O fetiche da hora é entrar para o “Clube dos Ricos”. Fazer parte da Organização de Cooperação e Desenvolvimento Econômico (OCDE) virou obsessão do ministro da Economia, Paulo Guedes. Se sair (o que parece difícil, dado os gravíssimos problemas econômicos e sociais do país, com fortes desequilíbrios de renda e uma carga tributária elevada, injusta e regressiva) seria o grande troféu a ser explorado por Bolsonaro na campanha.
Numa comparação com as taxas de juros em bônus de 10 anos no mercado dos países emergentes (tirando a Argentina e a Venezuela, que saíram os painéis dos investidores já bem antes da pandemia), o Brasil só não está pior que a Ucrânia (23,7% ao ano) e a Turquia (23,6%). A taxa brasileira, de 12,2%, é um pouco pior que os 10,8% da Rússia de Putin. A Colômbia está pagando 9,6%, o México 8,8% e o Chile, 6,5%. Os Estados Unidos pagam 2,8%
Tateando no escuro
Em meio à falta de indicadores econômicos devido à greve dos funcionários do Banco Central, como de resto da Receita Federal e do Tesouro, a divulgação hoje da alta de 2,5% no IGP-10 de abril da FGM, mostrou que a inflação segue acelerando (o índice fora de 1,1% em março, antes de a Petrobras elevar os combustíveis, no dia 11) e a alta dos preços no atacado tem sido disseminada.
Além da aceleração dos preços de combustíveis, houve alta significativa de fertilizantes. O perigo, destacado no relatório da FGV é que, mesmo excluindo a contribuição da gasolina e do diesel, o índice teria avançado 1,8%, superando a alta de março. Para o Bradesco, os preços no atacado devem seguir pressionados no curto prazo, à medida que os choques de commodities se disseminam, mas a apreciação cambial pode limitar essa tendência de alta.
Só para lembrar, em resposta às reinvindicações de reajustes acima de 10%, o governo acenou com 5% para funcionários públicos. Aguardam-se ainda mais detalhes sobre os planos do governo para ajustar as faixas do imposto de renda das pessoas físicas.

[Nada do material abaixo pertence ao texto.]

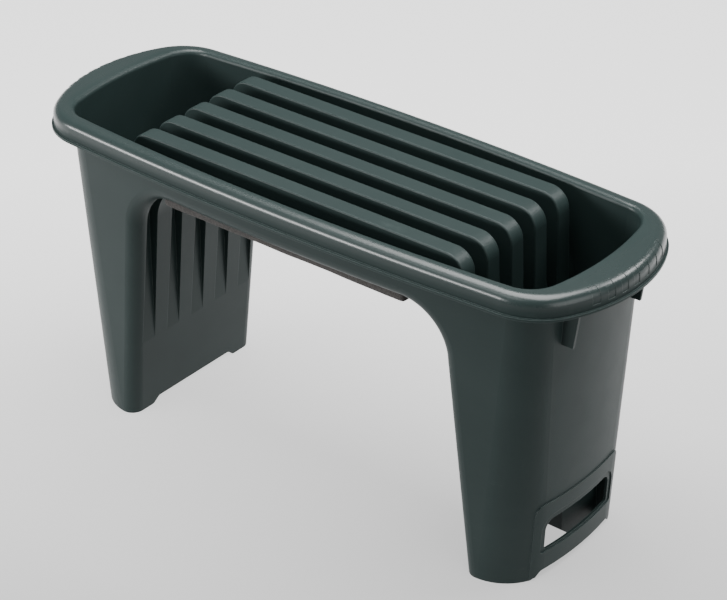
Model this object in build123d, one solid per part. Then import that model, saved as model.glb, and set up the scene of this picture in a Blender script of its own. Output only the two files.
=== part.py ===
"""Garden kneeler seat: a one-piece moulded tub on two hollow legs, with a foam kneeling pad taped
under its ribbed deck. Upright it is a seat; turned over, the pad is up and the legs are handrails.
Units mm. +Z up, +X along the length, origin at the centre of the footprint on the floor."""

import math
import os

from build123d import *

# Overall
LENGTH = 600.0
WIDTH = 215.0
HEIGHT = 298.5
WALL = 2.6

# Plan outlines: half length, half width, side bow, end bow, corner radius
LIP = (LENGTH / 2, WIDTH / 2, 13.3, 48.2, 57.9)
TUB_TOP = (268.6, 93.8, 13.3, 16.7, 31.0)
TUB_FOOT = (250.7, 91.6, 13.3, 14.5, 45.5)

# Rim
RIM_HEIGHT = 20.0
RIM_WALL = 2.4
RIM_OUTER_R = 9.0
RIM_INNER_R = 4.0
FLANGE_OUT = 2.0
FLANGE_THICK = 2.2
GRIP_PITCH = 15.0
GRIP_COUNT = 7
GRIP_WIDTH = 7.5
GRIP_DEPTH = 0.4
GRIP_REACH = 6.5
GRIP_FOOT_Z = 284.5

# Tunnel between the legs
TUNNEL_FOOT_X = 192.3
TUNNEL_DRAFT = 0.104
DECK_Z = 249.5
ARCH_R = 45.0
EDGE_R = 12.0

# Ribs of the deck
RIB_COUNT = 5
RIB_PITCH = 32.6
RIB_TOP_W = 16.4
RIB_DRAFT = 0.010
RIB_WALL = 2.2
RIB_END_R = 18.0
RIB_EDGE_R = 1.5
FLUTE_FOOT_Z = 78.0
FLUTE_DRAFT = 0.025

# Hand hold in each end wall
SLOT_W = 91.0
SLOT_H = 30.0
SLOT_Z = 28.0
SLOT_TOP_R = 10.0
SLOT_FOOT_R = 3.0
BAND = 5.5
PANEL_W = 118.0
PANEL_TOP_Z = 78.0
PANEL_PROUD = 1.0
BAY_B = 51.5
BAY_TOP_Z = 67.0
STEP_X = 235.0
STEP_FOOT_Z = 8.0
STEP_EDGE_Z = 16.2
STEP_EDGE_Y = 9.0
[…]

Enquanto isso, com a paralisação dos servidores, o Banco Central não divulga, desde 28 de março, a pesquisa Focus, o levantamento semanal do BC com os participantes do mercado, bem como o resultado fiscal do setor público, o saldo em conta corrente, o relatório de crédito, e o IBC-Br, todos de fevereiro.